Chase is only allowed to get on the bed after I have already taken the space I want and tucked myself in. He never stays long, he prefers his pup tent or memory foam pillow. Chopper doesn't jump much, the bed is at least 6-8 inches off of the ground. Same thing goes for the couch.

Furniture is leather no carpets, and satin/poly bedspreads. 
One thing--the dogs get blown out evey time they come in the house, and there are eight mats from the door to my bedroom to trap the mud. I also keep a can of doggie cologne to spray them. 

In the neighborhood I live in I keep them as close as I can. Chase is an alarm barker.


----------



## GSDluver4lyfe (Nov 15, 2006)

Chico was allowed on anything and loved being on the bed and couch. Ryot liked his bed more than anything. Rade preferred to sleep on the hard wood floor. It didnt matter how many blankets I would put on the floor.

Now Mace jumps up on the bed and couch all by himself. He's only 4 months and my bed is pretty high up, but he gets his little butt up there. I dont mind him on my bed, but my mom will die if she saw him on the couch.


----------



## doggiedad (Dec 2, 2007)

we have a 7 year old Grey Hound and a 10 month old Shep. the Grey Hound goes from the sofa to her bed to our bed. the Shep climbed onto the sofa for the first time about 20 minutes ago. we have two dog beds in the living room and two dog beds in our bed room. we just don't really care if they get on the funiture. even if they don't get on the furniture how do you keep their hair from being everywhere? how does it help with training by not letting them on the furniture?


----------



## NCSFK9 (Oct 9, 2006)

> Originally Posted By: JakodaCD OA....As long as I have dogs, I guess I will always have leather furniture, never have white carpet, always be picking dog hair outta my stuff, and sometimes pushing dog feet outta my face at nite ))
> diane


That makes two of us! (Except the leather furniture, which I'm leaning towards when I purchase a new couch)









Mine get to sleep where ever they choose. I know many dog trainers that say it's a huge no-no to let dogs up on the furniture because it's a leadership thing. I don't have any problems at all with them knowing who is boss. They also get down immediately when told.

My previous dogs, Lugar and Dunja, had dog beds on the floor. They would come up on the bed at night when I called them, but they got down in about 10 to 15 minutes, so I bought them dog beds and that's where they slept, happily. They did use the couch alot. 

Trace spent about 2 weeks kenneled in the basement at night (not trustworthy around the cats) One night, I decided to let him in the bedroom with the baby gate up. He slept on the bed all night and never stirred or bothered me. That's where he's been ever since.

Now that Kora is here, how could I let Trace sleep on the bed and not her?? So, there she sleeps, right next to him and doesn't stir all night either. Good thing I have a king size bed!

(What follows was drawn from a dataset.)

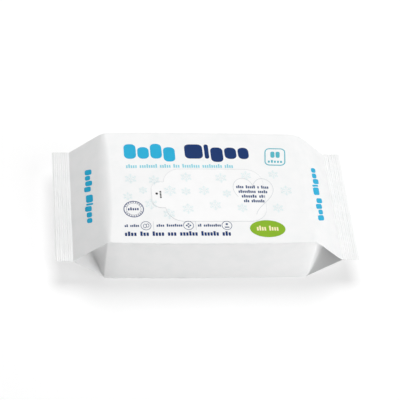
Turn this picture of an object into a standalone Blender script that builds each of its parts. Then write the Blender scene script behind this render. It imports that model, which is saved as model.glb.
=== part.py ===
"""A sealed flow pack of moist wipes, lying flat, with a resealable label stuck on its top.

X runs along the pack from one crimped end seal to the other, -Y is the front long side and
+Z is up. The origin is on the table, under the middle of the pack. Lengths are in metres.
"""

import math

import bmesh
import bpy

MM = 0.001

# Driving dimensions: the stack of folded wipes inside its film
BLOCK_LENGTH = 154.0 * MM
BLOCK_WIDTH = 104.0 * MM
BLOCK_HEIGHT = 44.0 * MM
TOP_CROWN = 1.5 * MM  # how far the top swells above its edges
SIDE_BULGE = 2.9 * MM  # how far the long sides swell, low down at the middle
BULGE_LOST_BY_TOP = 0.35  # share of the swell that is gone at the top edge
TOP_EDGE_RADIUS = 2.5 * MM
BOTTOM_EDGE_RADIUS = 2.0 * MM
CREASE_SOFTNESS = 4.0 * MM  # rounding of the crease between the top and an end panel

# Driving dimensions: the folded ends
PANEL_RUN = 24.3 * MM  # along X, from the stack's end to the seal
GUSSET_REACH = 15.1 * MM  # along X, from the stack's end to the tip of the tucked triangle
GUSSET_DEPTH = 22.0 * MM  # how far the side film is tucked in
FLAP_LIP = 0.3 * MM  # a folded flap's edge
FOLD_RADIUS = 0.12 * MM
VALLEY_HALF_GAP = 0.3 * MM  # the tucked fold is pressed flat to about this
POCKET_END = 0.985  # fraction of the panel's run where the tucked fold is sealed shut

# Driving dimensions: the crimped end seals and the fin seal along the underside
SEAL_HEIGHT = 21.0 * MM
SEAL_WIDTH = 13.1 * MM
SEAL_LENGTH = 103.0 * MM
SEAL_THICKNESS = 0.6 * MM
SEAL_MARGIN = 0.55 * MM  # plain strip on each side of the crimps
CRIMPS = 6
CRIMP_RISE = 0.35 * MM
FIN_FROM = -3.0 * MM
FIN_TO = 9.0 * MM
FIN_THICKNESS = 0.45 * MM
FIN_THICKNESS_IN_SEAL = 0.2 * MM
CHANNEL_DEPTH = 0.6 * MM  # the hollow that the fin presses into the underside
CHANNEL_MARGIN = 4.0 * MM

# Driving dimensions: the resealable label
LABEL_LEFT = -33.0 * MM
LABEL_RIGHT = 43.0 * MM
LABEL_WIDTH = 49.0 * MM
LABEL_CENTRE_Y = -8.4 * MM
LABEL_CORNER = 13.0 * MM
TAB_LENGTH = 9.8 * MM
TAB_WIDTH = 24.4 * MM
TAB_ROUNDING = 10.2 * MM  # the tab's rounded end would close at this distance
LABEL_THICKNESS = 0.2 * MM
LABEL_GAP = 0.3 * MM

# How finely the curved surfaces are cut
TOP_STEPS = 8
ARC_STEPS = 3
LABEL_ROWS = 6


def mix(a, b, t):
    return a + (b - a) * t


def spaced(first, last, steps):
    return [mix(first, last, i / steps) for i in range(steps + 1)]


# ---- The pack's cross-section at any place along X ----


def end_fraction(x):
    """0 over the stack of wipes, rising to 1 where the end panels meet in the seal."""
    return min(max((abs(x) - BLOCK_LENGTH / 2) / PANEL_RUN, 0.0), 1.0)


def crimp(x):
    """Height of the seal's zigzag above its middle plane."""
    into_crimps = abs(x) - BLOCK_LENGTH / 2 - PANEL_RUN - SEAL_MARGIN
    ridge = into_crimps * CRIMPS / (SEAL_WIDTH - 2 * SEAL_MARGIN)
    if not 0 <= ridge <= CRIMPS:
        return 0.0
    return CRIMP_RISE * (1 - abs(2 * (ridge % 1.0) - 1))


def top_height(x, y):
    """The upper film: a low crown over the wipes, then an end panel down to the seal."""
    along = min(abs(x) / (BLOCK_LENGTH / 2), 1.0)
    across = min(abs(y) / (BLOCK_WIDTH / 2), 1.0)
    crown = TOP_CROWN * (1 - along**2) * (1 - across**2)
    past = abs(x) - BLOCK_LENGTH / 2
    softness = CREASE_SOFTNESS * (1 - across**4) + FOLD_RADIUS
    fallen = min((past + math.hypot(past, softness)) / 2 / PANEL_RUN, 1.0)
    seal_top = SEAL_HEIGHT + SEAL_THICKNESS / 2
    return mix(BLOCK_HEIGHT + crown, seal_top, fallen) + crimp(x)


def bottom_height(x):
    seal_bottom = SEAL_HEIGHT - SEAL_THICKNESS / 2
    return mix(0.0, seal_bottom, end_fraction(x)) + crimp(x)


def bulge(x, z):
    """How far a long side swells past the block's nominal width."""
    along = min(abs(x) / (BLOCK_LENGTH / 2), 1.0)
    up = z / BLOCK_HEIGHT
    return SIDE_BULGE * (1 - along**3) * (1 - BULGE_LOST_BY_TOP * up**2)


def edge_radius(x, full):
    """Long edges are round along the wipes and pinch to a sharp fold at the corners."""
    along = min(abs(x) / (BLOCK_LENGTH / 2), 1.0)
    return mix(full, FOLD_RADIUS, along**6)


def side_wall(x, half, z_top, z_bottom):
    """Five points down one long side: a plain wall, or the tucked-in gusset of an end."""
    t = end_fraction(x)
    if t == 0 or t > POCKET_END:
        return [(half + bulge(x, z), z) for z in spaced(z_top, z_bottom, 6)[1:-1]]
    tuck = min(t * PANEL_RUN / GUSSET_REACH, 1.0)
    valley = half - GUSSET_DEPTH * tuck
    upper = mix(BLOCK_HEIGHT - FLAP_LIP, SEAL_HEIGHT + VALLEY_HALF_GAP, tuck)
    lower = mix(FLAP_LIP, SEAL_HEIGHT - VALLEY_HALF_GAP, tuck)
    return [
        (half, z_top - FLAP_LIP),
        (valley, upper),
        (valley, (upper + lower) / 2),
        (valley, lower),
        (half, z_bottom + FLAP_LIP),
    ]


def long_side(x):
    """One long side as (distance from the middle, height), from the top film to the bottom."""
    half = mix(BLOCK_WIDTH, SEAL_LENGTH, end_fraction(x)) / 2
    r_top = edge_radius(x, TOP_EDGE_RADIUS)
    r_bottom = edge_radius(x, BOTTOM_EDGE_RADIUS)
    z_top = top_height(x, half - r_top) - r_top
    z_bottom = bottom_height(x) + r_bottom
    y_top = half + bulge(x, z_top) - r_top
    y_bottom = half + bulge(x, z_bottom) - r_bottom
    turn = spaced(0.0, math.pi / 2, ARC_STEPS)
    upper_edge = [(y_top + r_top * math.sin(a), z_top + r_top * math.cos(a)) for a in turn]
    lower_edge = [
        (y_bottom + r_bottom * math.cos(a), z_bottom - r_bottom * math.sin(a)) for a in turn
    ]
    return upper_edge + side_wall(x, half, z_top, z_bottom) + lower_edge


def underside(x):
    """The bottom film between its long edges, with the fin seal folded flat in its channel."""
    t = end_fraction(x)
    film = bottom_height(x)
    roof = film + CHANNEL_DEPTH * (1 - t)
    fin = roof - mix(FIN_THICKNESS, FIN_THICKNESS_IN_SEAL, t)
    return [
        (FIN_TO + CHANNEL_MARGIN, film),
        (FIN_TO, roof),
        (FIN_TO, fin),
        (FIN_FROM, fin),
        (FIN_FROM, roof),
        (FIN_FROM - CHANNEL_MARGIN, film),
    ]


def cross_section(x):
    """The closed outline at x, as (y, z) points with the same count everywhere."""
    rear = long_side(x)
    front = [(-y, z) for y, z in reversed(rear)]
    reach = rear[0][0]
    top = [(y, top_height(x, y)) for y in spaced(-reach, reach, TOP_STEPS)[1:-1]]
    return top + rear + underside(x) + front


def stations():
    """Places along X where the section is cut: creases, gusset tips and every crimp."""
    half = BLOCK_LENGTH / 2
    block = [half * f for f in (0.0, 0.2, 0.4, 0.6, 0.78, 0.9, 0.96, 1.0)]
    tip = GUSSET_REACH / PANEL_RUN
    panel = [half + PANEL_RUN * t for t in (0.04, 0.12, 0.3, tip, 0.82, POCKET_END, 1.0)]
    seal = half + PANEL_RUN
    crimps = spaced(seal + SEAL_MARGIN, seal + SEAL_WIDTH - SEAL_MARGIN, 2 * CRIMPS)
    right = block + panel + crimps + [seal + SEAL_WIDTH]
    return [-x for x in reversed(right[1:])] + right


# ---- The resealable label ----


def label_half_width(x):
    """Half the label's width at x: a finger tab that runs into a round-cornered rectangle."""
    from_tab = max(LABEL_LEFT - x, 0.0) / TAB_ROUNDING
    tab = TAB_WIDTH / 2 * (1 - from_tab**3) ** (1 / 3)
    from_end = min(x - LABEL_LEFT, LABEL_RIGHT - x)
    if from_end < 0:
        return tab
    into_corner = max(LABEL_CORNER - from_end, 0.0)
    corner = LABEL_CORNER - math.sqrt(LABEL_CORNER**2 - into_corner**2)
    body = LABEL_WIDTH / 2 - corner
    is_tab_end = x < LABEL_LEFT + LABEL_CORNER
    return max(body, tab) if is_tab_end else body


def label_columns():
    """Places along X where the label is cut, closer together round its corners."""
    tab = [LABEL_LEFT - TAB_LENGTH * f for f in (1.0, 0.95, 0.85, 0.65, 0.35, 0.0)]
    quarter = spaced(0.0, math.pi / 2, 6)
    corner = [LABEL_CORNER * (1 - math.cos(a)) for a in quarter][1:]
    left = [LABEL_LEFT + c for c in corner]
    right = [LABEL_RIGHT - c for c in reversed(corner)]
    middle = spaced(left[-1], right[0], 4)[1:-1]
    return tab + left + middle + right + [LABEL_RIGHT]


def label_section(x):
    """The label's closed outline at x, lying just above the crowned top film."""
    half = label_half_width(x)
    ys = spaced(LABEL_CENTRE_Y - half, LABEL_CENTRE_Y + half, LABEL_ROWS)
    lower = [(y, top_height(x, y) + LABEL_GAP) for y in ys]
    upper = [(y, z + LABEL_THICKNESS) for y, z in lower]
    return upper + lower[::-1]


# ---- Solids ----


def plastic(name, colour, roughness):
    """A plain plastic material."""
    material = bpy.data.materials.new(name)
    material.use_nodes = True
    shader = material.node_tree.nodes["Principled BSDF"]
    shader.inputs["Base Color"].default_value = colour
    shader.inputs["Roughness"].default_value = roughness
    shader.inputs["Metallic"].default_value = 0.0
    return material


def lofted(name, places, section, material):
    """A closed solid through the outlines that section gives at places along X."""
    mesh = bpy.data.meshes.new(name)
    bm = bmesh.new()
    rings = [[bm.verts.new((x, y, z)) for y, z in section(x)] for x in places]
    for ring, following in zip(rings, rings[1:]):
        for i, vertex in enumerate(ring):
            bm.faces.new((ring[i - 1], vertex, following[i], following[i - 1]))
    bm.faces.new(rings[0])
    bm.faces.new(rings[-1])
    bmesh.ops.recalc_face_normals(bm, faces=bm.faces)
    bm.to_mesh(mesh)
    bm.free()
    mesh.materials.append(material)
    solid = bpy.data.objects.new(name, mesh)
    bpy.context.scene.collection.objects.link(solid)
    return solid


for old in list(bpy.data.objects):
    bpy.data.objects.remove(old)

printed_film = plastic("printed_film", (0.93, 0.93, 0.93, 1.0), 0.35)
label_film = plastic("label_film", (0.95, 0.96, 0.96, 1.0), 0.25)
lofted("film_pack", stations(), cross_section, printed_film)
lofted("resealable_label", label_columns(), label_section, label_film)
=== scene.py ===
import math

import bmesh
import bpy
from mathutils import Matrix, Vector, noise


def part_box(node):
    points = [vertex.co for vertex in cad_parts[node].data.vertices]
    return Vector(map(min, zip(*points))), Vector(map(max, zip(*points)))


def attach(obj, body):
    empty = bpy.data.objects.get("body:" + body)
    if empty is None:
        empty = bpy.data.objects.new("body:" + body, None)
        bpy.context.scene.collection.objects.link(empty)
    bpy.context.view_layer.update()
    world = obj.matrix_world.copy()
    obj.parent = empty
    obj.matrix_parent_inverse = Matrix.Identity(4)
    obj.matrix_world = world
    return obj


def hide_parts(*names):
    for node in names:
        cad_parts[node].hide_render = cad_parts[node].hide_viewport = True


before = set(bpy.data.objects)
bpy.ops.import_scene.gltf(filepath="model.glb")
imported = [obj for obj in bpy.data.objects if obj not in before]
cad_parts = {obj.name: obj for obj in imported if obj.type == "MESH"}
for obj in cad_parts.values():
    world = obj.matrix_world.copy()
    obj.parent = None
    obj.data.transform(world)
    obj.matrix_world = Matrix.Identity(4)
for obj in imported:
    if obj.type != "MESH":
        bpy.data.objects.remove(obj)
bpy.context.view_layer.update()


# ============================================================ The film bag
# One web of white laminate, 12 micron printed polyester on 60 micron polyethylene. It is
# formed round the stack of folded wipes, tucked in at its four corners as gussets, and
# heat-sealed flat between crimping jaws at both ends. The wipes keep it a rounded brick.

mm = 0.001
bag_low, bag_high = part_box("film_pack")

# Each end: a sloping panel runs from the block to a flat seal.
PANEL_RUN = 24.3 * mm
SEAL_WIDTH = 13.1 * mm
SEAL_HALF_Y = 51.5 * mm
SEAL_MIDDLE = 21.0 * mm
SEAL_THICKNESS = 0.35 * mm
SEAL_MARGIN = 0.55 * mm
CRIMPS = 8  # 1.5 mm apart, coarser than the real 1 mm, so that they can be seen
CRIMP_RISE = 0.32 * mm
GROOVE_SHARPNESS = 6
SHALLOW_GROOVE = 0.55  # the depth of every second groove against the others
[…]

In all seriousness, I'm a firm believer in taking care of their joints while they are young. Trace is a hard working dog and deserves a nice, soft, warm place to sleep at night to rest his body just like I do. Plus, it's great waking up in the morning to doggie kisses & cuddles!









I live in a small house and don't want dog beds all over the house and they break down over time. I put a sheet on my couch and I have a fleece blanket over the bed so I don't have to wash my comforter over and over and ruin it. The sheet and blanket get washed weekly and it's no problem. Like the saying goes: "My house is maintained for the comfort and convenience of my dogs!"


----------



## BrennasMom (Mar 2, 2008)

Mine are allowed on the furniture. I prefer it when they sleep with me, it's comforting. Brenna usually stays for a few minutes to 'tuck me in' then goes and lays on the floor or in her crate.

Mollie is nice about sharing the bed with me, I think she sees me as a heating pad. hehe

When I had my apartment I would put a baby gate up at night (no bedroom door) and both dogs would stay in the bedroom even though Brenna could jump the gate without a second thought.


----------



## lish91883 (Nov 2, 2006)

My furbabies are allowed on anything, except the dining room table. lol Have to draw a line somewhere.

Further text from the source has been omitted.